When it comes to deciding punishment, Teare said prosecutors often look at the defendant’s past criminal history to determine what’s an appropriate penalty. But KHOU 11 Investigates found dozens of people who had previous alcohol or drug-related cases and still received probation.

Most notably is Jeanette Murillo, a 41-year-old woman from Katy. Dramatic video shows a Fulshear patrol sergeant driving in the middle of the night in June 2018 when he found Murillo lying in the roadway. As the officer tried to wake her up, Murillo could barely stand. She was charged with public intoxication.

Five months later, she was arrested by Harris County Sheriff deputies for DWI with a child passenger. In that case, prosecutors dropped the felony charge down to a misdemeanor and gave her probation.

And seven months after that arrest, Murillo was arrested near Beaumont for, once again, driving drunk with a child in the car. That case is still pending.

Zaghi with MADD called the chain of events a “ticking time bomb” for future serious injury or death.

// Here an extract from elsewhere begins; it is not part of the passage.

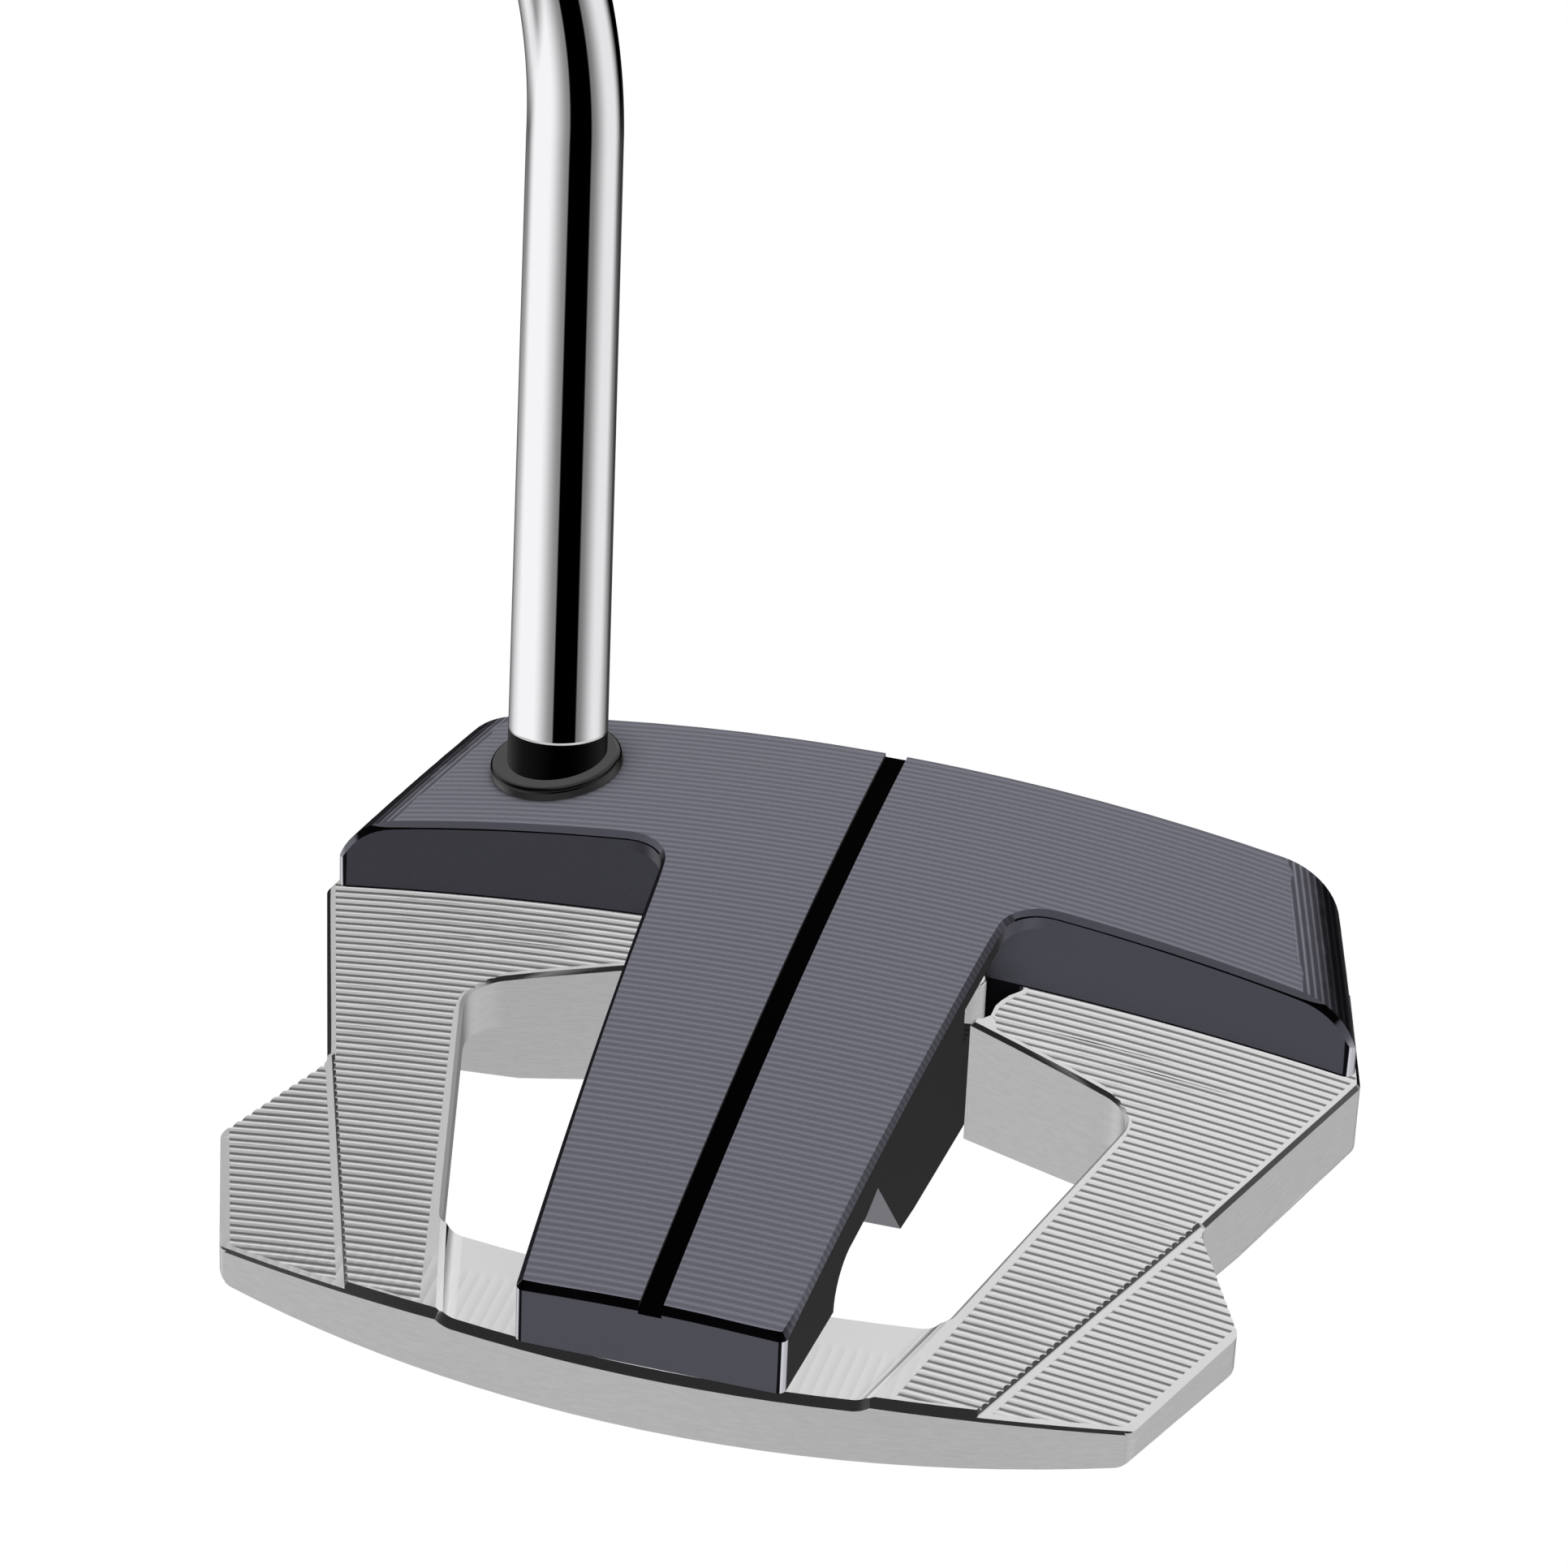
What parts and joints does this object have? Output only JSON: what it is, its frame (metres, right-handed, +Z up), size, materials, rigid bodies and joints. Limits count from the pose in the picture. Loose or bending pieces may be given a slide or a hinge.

RELATED: Mother charged with murder in wreck that killed her 3-year-old son

When asked, Teare with the Harris County DA’s office conceded that plea deals for probation can sometimes be rolling the dice.

“I have stood over so many dead children, so many dead people on our roadways—of course it’s rolling the dice,” Teare said. “But you also have to balance that with we have a job to restore members of the community going forward, and it’s a balancing act.

“It’s one we have to do every single day.”